I do not know how the Packers would approach back-to-back road games at Arizona. The Week 17 game is Jan. 3. The playoff game would be Jan. 9 or 10. Teams do not like to alter their routines without good reason.

I was thinking of another scenario, this one less likely. What if the Cardinals and 49ers met in the wild-card round? It's possible. That is one matchup Arizona might like to avoid. To make it happen, the 49ers would have to prevail as the fifth seed in a multi-team tiebreaker. It's possible for the 49ers to beat out the Packers and other teams for the fifth seed because conference record trumps a single head-to-head outcome -- Packers over 49ers, for instance -- in multi-team tiebreakers.

Joe from Brooklyn writes: How does Charles Woodson make the MVP Watch list and not Darrelle Revis? Revis is having, if not as good, a better season than Woodson. An MVP is most valuable to his team. Without Revis, the Jets cant' send the blitz packages that they do!

Mike Sando: Woodson's team is 9-4. Revis' team is 7-6. That is a primary difference. I really like Revis, though.

Scott from Maryville, Ill., writes: Hey, Sando, it's been a hard week for Cards fans but I was just wondering about the Unitas-Warner story last week. What kind of week did Unitas have after his four games of 120-plus passer ratings?

Mike Sando: Unitas completed 11 of 20 passes for 228 yards with two touchdowns, two interceptions and an 89.2 rating to end his four-game streak. Pro Football Reference has it right here in its 1965 game log for Unitas. Warner and Unitas remain the only NFL players to post four consecutive games with passer ratings of at least 120.

Daniel from Santa Clara, Calif., writes: Hey, Mike, I have a question about the tiebreaking procedures for the Wild Card berths. For the 49ers to get into the playoffs, in addition to winning out, I understand that they need the Cowboys to lose two of three and the Giants to lose at least one more game, but what about the Falcons?

If the Cowboys, Giants, Falcons, and 49ers all end up with a 9-7 record, would the 49ers get into the playoffs because they would have the best conference record? Or would the Falcons get in ahead of the 49ers because they won the head-head matchup? Thanks for your time Mike and I'm a big fan of the blog. Keep up the good work!

Mike Sando: Thanks, Daniel. The Giants and Cowboys are from the same division. The Giants' season sweep of the Cowboys would send them into a three-way tie with the Falcons and 49ers for one wild-card berth. The 49ers would then prevail based on a superior conference record. San Francisco would be 8-4 in the conference. The Giants would be 7-5 in the conference. The Falcons already have six conference defeats.

Nick from London writes: Hi Mike, love the blog!
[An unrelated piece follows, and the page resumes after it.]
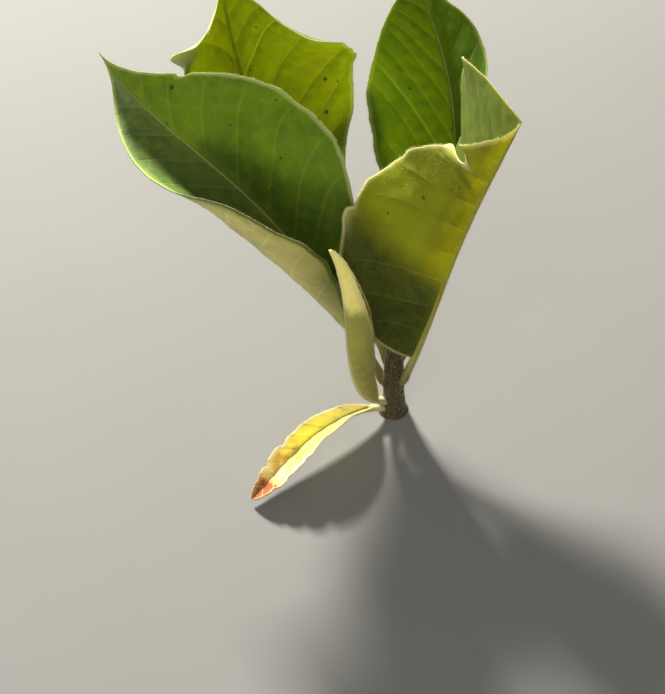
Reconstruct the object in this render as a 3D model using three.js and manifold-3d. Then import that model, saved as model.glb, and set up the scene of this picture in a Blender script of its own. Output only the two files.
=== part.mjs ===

Where do you see the Seahawks going with their two first-round picks in the draft? Surely one of them will be used to find the heir-apparent to Walter Jones, but will the other also be for an offensive lineman, or are they more likely to use it on some pass-rushing? Thanks!

Mike Sando: Thanks. I could see the Seahawks going for one lineman on each side of the ball. It's tough to know this far out. The team has not hired a general manager. But it's clear the team needs to draft a tackle early. The other pick could go for pass-rush help or for a potentially dynamic player in the secondary. Any new GM would also have to consider a quarterback for the long term.

Seth from Newport News, Va., writes: Do you think Fisher ran up the score because he is still bitter about the Super Bowl loss? I know you have to play defense no matter what the situation, but fourth-and-goal and you're up by 30? Also, I know Chris Johnson is fast, but he made our defense look very slow. If you are the Rams, where do you go from here?

Mike Sando: I suspect Fisher didn't like the cheap shots from Richie Incognito or the Rams' fake punt for a 51-yard gain when the score was out of hand. He could have figured the Rams had it coming. The Super Bowl defeat was a long time ago. Very few Rams players remain from that team. The coaching staff is long gone. It's unlikely to me that Fisher would make any decisions based on that game.

As for the Rams, they need to dive back into the draft for help at receiver and in the defensive front-seven. They need to make a decision at quarterback. Drafting one early needs to be a consideration. There can be no magic fixes. Multiple years of strong drafts can turn around this team. Free agency is overrated.